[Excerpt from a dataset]
□ □ □ □

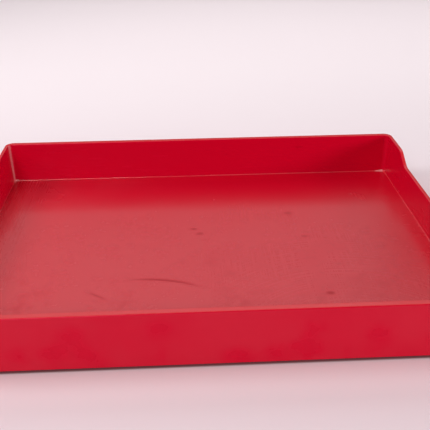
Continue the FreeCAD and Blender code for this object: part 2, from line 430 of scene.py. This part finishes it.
# %% Wall finish
def wall_finish():
    finish = Finish("wall_red")
    normal = finish.start.add("ShaderNodeNewGeometry", output="Normal")
    facing_x, facing_y, facing_up = (finish.axis(letter, normal) for letter in "XYZ")
    rim = facing_up.between(0.72, 0.96)
    rubbed = facing_up.between(0.12, 0.45) * (1 - rim)
    outside = finish.axis("X").size().between(*OUTSIDE_X)
    outside = outside.math("MAXIMUM", finish.axis("Y").size().between(*OUTSIDE_Y))
    outside = outside * (1 - facing_up.between(0.2, 0.6))

    clouds = finish.cloud(22.0, detail=3.0, distortion=0.4)
    fine = finish.cloud(240.0, detail=3.0, roughness=0.6)
    strokes = finish.cloud(1.0, detail=2.0, vector=finish.stretched(26.0, 26.0, 170.0)).between(0.4, 0.7)
    joint = lap_lines(finish, outside)
    # a painted highlight: a pale line down the back left corner, where the rounded corner faces right and a
    # little forwards
    painted_corner_highlight = facing_x.between(0.55, 0.80) * (0 - facing_y).between(0.02, 0.14)
    painted_corner_highlight = painted_corner_highlight * finish.axis("Y").between(*CORNER_HIGHLIGHT_Y)

    dry_outside = outside * (1 - hand_marks(finish))
    # the film, with the painted corner highlight added to it
    film = dry_outside * (0.018 + 0.018 * clouds.between(0.35, 0.65)) + 0.62 * painted_corner_highlight
    # whatever faces up on the rim gets the paler red, a painted sheen
    red = rim.mixed(film.mixed(WALL_RED, DRIED_FILM_AND_PAINTED_GLINT), RIM_PAINTED_SHEEN)
    dark = 0.12 * joint * (1 - rim) + 0.4 * finish.near(**SCUFF)
    roughness = (SHEET_ROUGHNESS + 0.06 * clouds + 0.12 * dry_outside + 0.03 * strokes
                 - 0.04 * rim - 0.06 * rubbed + 0.10 * joint)
    finish.set(base_color=dark.mixed(red, DEEP_RED), roughness=roughness, ior=SHEET_IOR,
               specular_tint=RED_SHEEN)
    finish.emboss(0.85 * finish.cloud(15.0, detail=1.0) + 0.02 * fine + 0.04 * rim * fine, 0.10 * MM)
    return finish.material


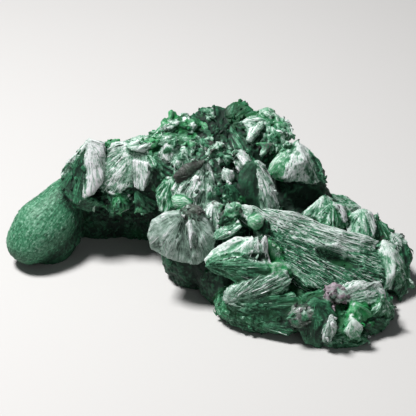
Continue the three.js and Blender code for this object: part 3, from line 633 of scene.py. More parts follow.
    Block("pleat_right", 0.6, 4, SILVER,
        ((9.4, -15.8, 18.4), (8.4, -16.6, 17), (7.2, -17.6, 13.6), (9.4, -17.8, 13), (10.4, -17, 15.8)),
    ),
    Block("pleat_edge", 0.2, 2, BLUSH,
        ((10.4, -16, 19.4), (11.2, -16.6, 18.8), (11.8, -17.8, 14), (10.6, -18.2, 13.4),
        (10.2, -17.6, 16.6)),
    ),
    Block("pleat_side", 0.5, 4, MOSSY,
        ((11.6, -15.4, 17.8), (13.8, -15.4, 16), (14.6, -16, 13.4), (12.2, -17.4, 12.8)),
    ),
    Block("visor", 1, 5, STRIPED,
        ((-0.8, -17.6, 13), (1.8, -17.8, 15), (6.4, -18, 16), (10.6, -18.4, 15.4), (11.8, -19.2, 13.2),
        (10.2, -19.8, 10.4), (6, -19.8, 10), (1.6, -18.6, 11)),
    ),
    Block("visor_curl", 0.8, 4, MINT,
        ((9.8, -18.6, 13.4), (12.6, -18, 14.2), (15.6, -17.4, 13.2), (17, -18, 11.6), (14.6, -19.2, 10.6),
        (11, -19.4, 11.4)),
    ),
    Block("visor_leaf", 1, 5, PALESTRIPE,
        ((3, -21.4, 7), (3.4, -20.4, 9), (6.8, -20.2, 11), (11.4, -19.8, 12.6), (15, -18.8, 12.8),
        (16.2, -19.6, 11), (14.4, -20.8, 8.6), (10.2, -21.6, 7), (6, -22, 6)),
    ),
    Block("lip", 0.8, 5, STRIPED,
        ((3, -20.8, 6), (7, -22.2, 6.8), (11.8, -21.8, 8.8), (16, -21.4, 9.2), (17.6, -22.4, 7.2),
        (15.6, -23, 5), (11.4, -23.4, 3.6), (6.4, -22.4, 4)),
    ),
    Block("lip_low", 0.5, 6.5, DUSK,
        ((6.2, -22.2, 4), (11.4, -23.4, 4.2), (16.2, -23, 5.6), (17.6, -24.6, 4), (14.6, -25, 2),
        (9.6, -24, 2.4)),
    ),
    Block("plum_leaf", 0.5, 5, ROSY,
        ((15.2, -25.4, 6.4), (17, -24.4, 8.4), (19.8, -24.2, 8.4), (20.2, -25.2, 6.6), (17.8, -26.2, 4.8),
        (15.8, -25.6, 4.8)),
    ),
    Block("toe", 2, 6, SMOOTH,
        ((20, -23, 9.4), (17.6, -24, 7.8), (16.8, -25, 4.2), (18.4, -26.2, 0.8), (21.6, -26.4, -0.2),
        (24.2, -25.2, 1.4), (24.4, -24.4, 5.8), (23, -23.2, 8.6)),
    ),
    Block("toe_blade", 0.4, 2, SILVER,
        ((22.4, -27.2, 8.6), (24, -28, 6.8), (23, -27.8, 1.8), (21.2, -27.6, 2), (21.8, -27.2, 5.2)),
    ),
    Block("toe_shard", 0.6, 3, JADE,
        ((27, -26, 7.4), (29.2, -26.6, 6), (28.8, -27, 3.4), (26.6, -27.2, 2), (25.6, -27.2, 4)),
    ),
    Block("toe_base", 0.5, 4, GRAINY,
        ((22.2, -26.2, 2.4), (25.8, -26.4, 3.6), (29, -26.4, 3), (31, -25.6, 0.8), (27.4, -26.4, -0.4),
        (22.8, -26.4, -0.4)),
    ),
    Block("frill_low", 0.6, 4, LEAFY,
        ((33.4, -21.2, 7.6), (35.8, -20.6, 5.8), (34.8, -21.6, 3.4), (31.6, -22.6, 3), (31, -22.4, 6.6)),
    ),
    Block("frill_mid", 0.6, 4, MOSSY,
        ((27.2, -22.6, 8.2), (30.2, -22.2, 7.6), (31.2, -23.2, 5.4), (29.2, -24.4, 4.6), (26.6, -24.2, 6)),
    ),
    Block("frill_dark", 0.5, 4, DARK,
        ((29.8, -24.6, 4.4), (32.8, -22.6, 4.4), (35.4, -21.2, 3.4), (34.2, -22.4, 0.8), (30.6, -24, 0)),
    ),
    Block("pink", 0.3, 2, PINK,
        ((22, -21.2, 10.4), (24.4, -20.6, 11), (26.4, -21, 10), (26.8, -22, 8.2), (24.6, -23, 7.8),
        (22.2, -22.8, 9)),
    ),
    Block("frill_top", 0.8, 4, MINTSILK,
        ((25.2, -21.6, 9.4), (27.2, -20.2, 10.6), (30.4, -19.2, 10.6), (33.2, -18.4, 9), (34, -19.6, 6.2),
        (31.2, -21.2, 6), (27.2, -22.4, 7.6)),
        (23, -23.4, 8),
    ),
    Block("frill_end", 0.4, 2, BLUSH,
        ((31.8, -18.6, 9.6), (33, -18, 9.8), (34.2, -18.8, 8), (34.2, -19.6, 5.6), (32.6, -20.4, 6)),
    ),
    Block("frill_gap", 0, 5, DUSK,
        ((17.4, -21.8, 9), (23.2, -20, 9.4), (26, -21.8, 6.8), (27.4, -23.4, 4.4), (24.6, -24.6, 3),
        (21.2, -24.4, 4.8), (17.8, -22.8, 6.8)),
    ),
)


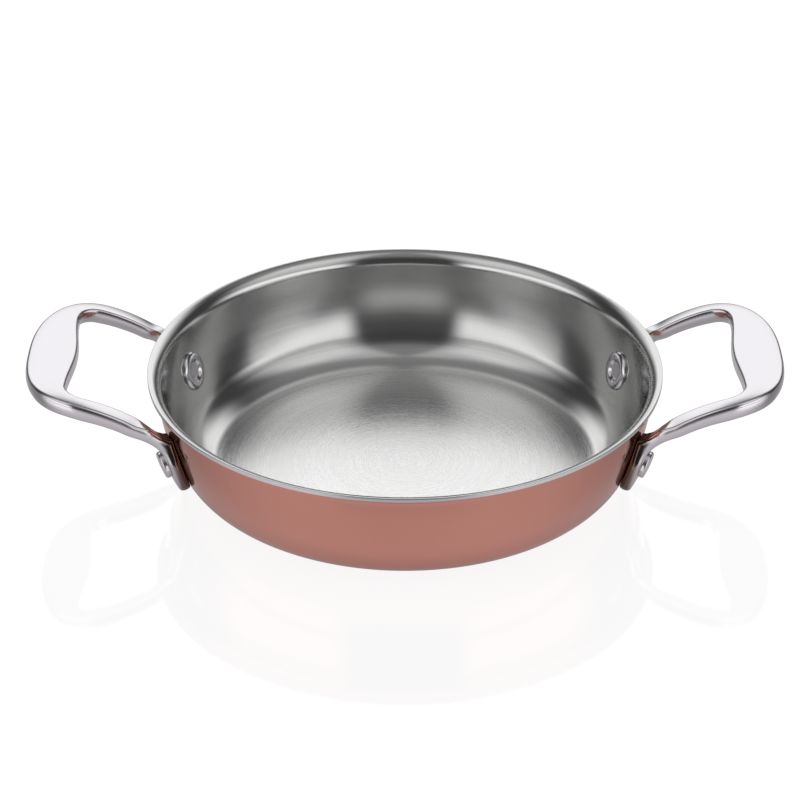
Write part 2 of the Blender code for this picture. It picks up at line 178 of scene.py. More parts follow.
# Finishes of the other metals. The painted shade on the handles reaches out from the wall.
COPPERS = ((0.585, 0.270, 0.212), (0.625, 0.295, 0.235))
COPPER_GRAIN_HEIGHT = 0.0000008
ALUMINIUM_GREY = (0.72, 0.73, 0.74)
ALUMINIUM_GRAIN_HEIGHT = 0.000004
HANDLE_GREY = (0.71, 0.69, 0.72)
HANDLE_WAVE_HEIGHT = 0.00003
RIVET_GREY = (0.67, 0.65, 0.68)
RIVET_WAVE_HEIGHT = 0.00001
HAZE_HEIGHT = 0.0000015
# Painted shade: dark brown for the handles near the wall behind the feet, standing in for the
# crevice's shadow and reflected copper
PAINTED_CREVICE_SHADE = (0.18, 0.14, 0.12)
PAINTED_SHADE_REACH = 0.0046
PAINTED_SHADE_FULL_SHARE = 0.55
AXIS_GUARD = 0.0005

# Table. Levels are shares of white. "Ahead" is 1 in front of the pan and 0 beside it.
TABLE_HALF_WIDTH = 8.0
TABLE_DROP = 0.00015
TABLE_SEEN_LEVEL = 0.90
SHADE_EDGE = (0.070, 0.100)
SHADE_LEVELS = (0.35, 1.0)
NEAR_AHEAD = (0.0, 0.95)
NEAR_LEVELS = (0.30, 0.58)
FAR_AHEAD = (0.05, 0.60, 0.86, 0.97)
FAR_LEVELS = (0.156, 0.60, 0.12)
FAR_EDGE = (0.12, 0.25)

# Studio, in degrees round from the front and above the table. A lamp begins between its
# first two angles and ends between its last two, and its levels are those before it,
# within it and after it.
ROOM_LEVEL = 0.06
PANEL_SIDES = (21.0, 32.0, 76.0, 104.0)
PANEL_HEIGHTS = (-1.0, 5.0, 15.0, 30.0)
PANEL_LEVELS = (0.0, 1.36, 0.3264)
UPPER_SIDES = (26.0, 45.0, 84.0, 112.0)
UPPER_HEIGHTS = (28.0, 38.0, 54.0, 76.0)
UPPER_LEVELS = (0.0, 0.40, 0.0)
SWEEP_SIDE = (122.0, 158.0)
SWEEP_HEIGHTS = (5.0, 24.0, 34.5, 47.0)
SWEEP_LEVELS = (0.0, 1.22, 0.0)
CEILING_HEIGHT = (40.0, 64.0)
CEILING_LEVEL = 0.22

# Camera, fitted to the photograph: distances in rim radii, the pitch in radians
CAMERA_BACK = 10.068
CAMERA_UP = 6.0317
CAMERA_PITCH = 0.51822
FOCAL_PIXELS = 2959.25
PICTURE_PIXELS = 800
CENTRE_PIXEL_X = 405.0
CENTRE_PIXEL_Y = 400.5
SENSOR_WIDTH = 36.0

# Sizes that follow
CORE_THICKNESS = SHEET_THICKNESS - COPPER_THICKNESS - LINER_THICKNESS
HEEL_CENTRE = (BASE_RADIUS, HEEL_RADIUS)
LIP_UNDERSIDE = PAN_HEIGHT - SHEET_THICKNESS / math.sin(LIP_ANGLE)
LIP_CENTRE = (
    RIM_RADIUS + LIP_BEND_RADIUS * math.cos(LIP_ANGLE),
    LIP_UNDERSIDE - LIP_BEND_RADIUS * math.sin(LIP_ANGLE),
)
RIVET_HEIGHT = PAN_HEIGHT - RIVET_DROP
LEG_OUTER_Y = LEG_INNER_Y + BAR_WIDTH
GRIP_INNER_X = GRIP_OUTER_X - GRIP_WIDTH
GRIP_MIDDLE_X = (GRIP_INNER_X + GRIP_OUTER_X) / 2.0
CORNER_X = GRIP_INNER_X + GRIP_BULGE - INNER_CORNER_RADIUS
CORNER_Y = LEG_INNER_Y - INNER_CORNER_RADIUS
BOW_X = RIM_RADIUS + LEG_BOW_REACH
HANDLE_TOP = PAN_HEIGHT + HANDLE_RISE
CREASE_RADIUS = RIM_RADIUS + CREASE_REACH
CREASE_HEIGHT = PAN_HEIGHT - CREASE_DROP
FOOT_AZIMUTH = math.asin(FOOT_OFFSET_Y / RIM_RADIUS)
CREASE_X = CREASE_RADIUS * math.cos(FOOT_AZIMUTH)
ARCH = (HANDLE_TOP - CREASE_HEIGHT) / (GRIP_MIDDLE_X - CREASE_X) ** 2


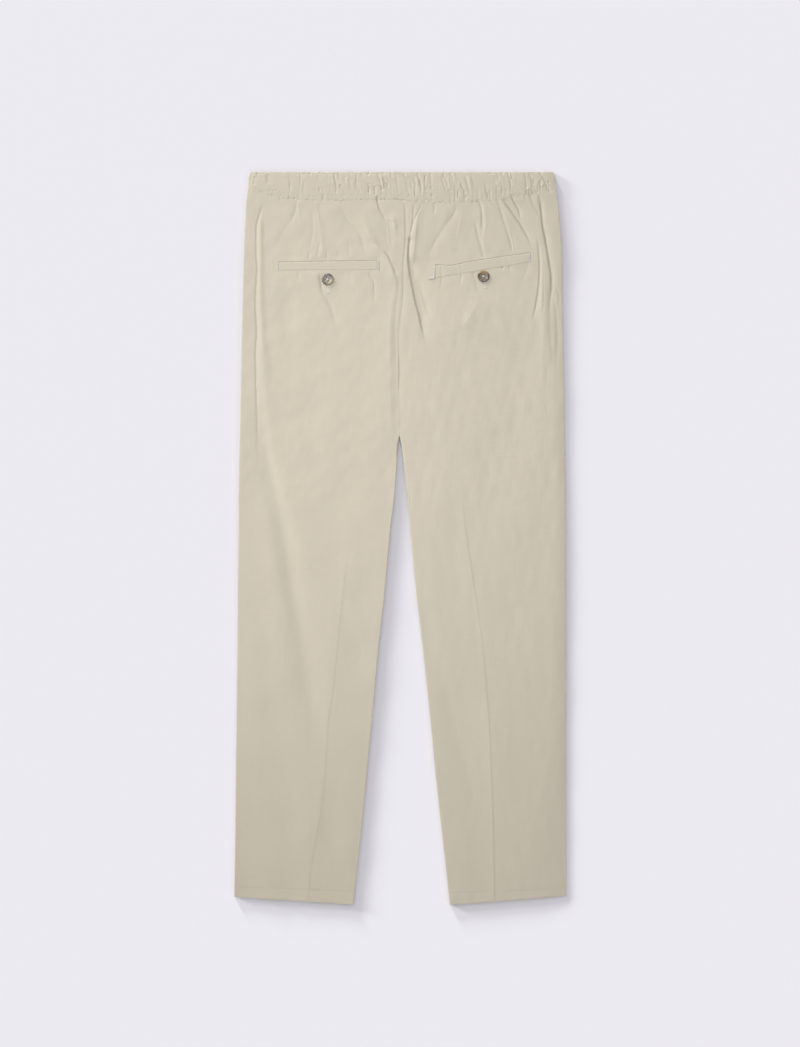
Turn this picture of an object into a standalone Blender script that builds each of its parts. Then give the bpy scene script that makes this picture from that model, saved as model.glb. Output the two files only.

□ □ □ □

Nothing beyond the required lines should be retyped: start with the line that contains "Write part 2" and finish with the line that contains "SENSOR_WIDTH = 36.0".

Write part 2 of the Blender code for this picture. It picks up at line 178 of scene.py. More parts follow.
# Finishes of the other metals. The painted shade on the handles reaches out from the wall.
COPPERS = ((0.585, 0.270, 0.212), (0.625, 0.295, 0.235))
COPPER_GRAIN_HEIGHT = 0.0000008
ALUMINIUM_GREY = (0.72, 0.73, 0.74)
ALUMINIUM_GRAIN_HEIGHT = 0.000004
HANDLE_GREY = (0.71, 0.69, 0.72)
HANDLE_WAVE_HEIGHT = 0.00003
RIVET_GREY = (0.67, 0.65, 0.68)
RIVET_WAVE_HEIGHT = 0.00001
HAZE_HEIGHT = 0.0000015
# Painted shade: dark brown for the handles near the wall behind the feet, standing in for the
# crevice's shadow and reflected copper
PAINTED_CREVICE_SHADE = (0.18, 0.14, 0.12)
PAINTED_SHADE_REACH = 0.0046
PAINTED_SHADE_FULL_SHARE = 0.55
AXIS_GUARD = 0.0005

# Table. Levels are shares of white. "Ahead" is 1 in front of the pan and 0 beside it.
TABLE_HALF_WIDTH = 8.0
TABLE_DROP = 0.00015
TABLE_SEEN_LEVEL = 0.90
SHADE_EDGE = (0.070, 0.100)
SHADE_LEVELS = (0.35, 1.0)
NEAR_AHEAD = (0.0, 0.95)
NEAR_LEVELS = (0.30, 0.58)
FAR_AHEAD = (0.05, 0.60, 0.86, 0.97)
FAR_LEVELS = (0.156, 0.60, 0.12)
FAR_EDGE = (0.12, 0.25)

# Studio, in degrees round from the front and above the table. A lamp begins between its
# first two angles and ends between its last two, and its levels are those before it,
# within it and after it.
ROOM_LEVEL = 0.06
PANEL_SIDES = (21.0, 32.0, 76.0, 104.0)
PANEL_HEIGHTS = (-1.0, 5.0, 15.0, 30.0)
PANEL_LEVELS = (0.0, 1.36, 0.3264)
UPPER_SIDES = (26.0, 45.0, 84.0, 112.0)
UPPER_HEIGHTS = (28.0, 38.0, 54.0, 76.0)
UPPER_LEVELS = (0.0, 0.40, 0.0)
SWEEP_SIDE = (122.0, 158.0)
SWEEP_HEIGHTS = (5.0, 24.0, 34.5, 47.0)
SWEEP_LEVELS = (0.0, 1.22, 0.0)
CEILING_HEIGHT = (40.0, 64.0)
CEILING_LEVEL = 0.22

# Camera, fitted to the photograph: distances in rim radii, the pitch in radians
CAMERA_BACK = 10.068
CAMERA_UP = 6.0317
CAMERA_PITCH = 0.51822
FOCAL_PIXELS = 2959.25
PICTURE_PIXELS = 800
CENTRE_PIXEL_X = 405.0
CENTRE_PIXEL_Y = 400.5
SENSOR_WIDTH = 36.0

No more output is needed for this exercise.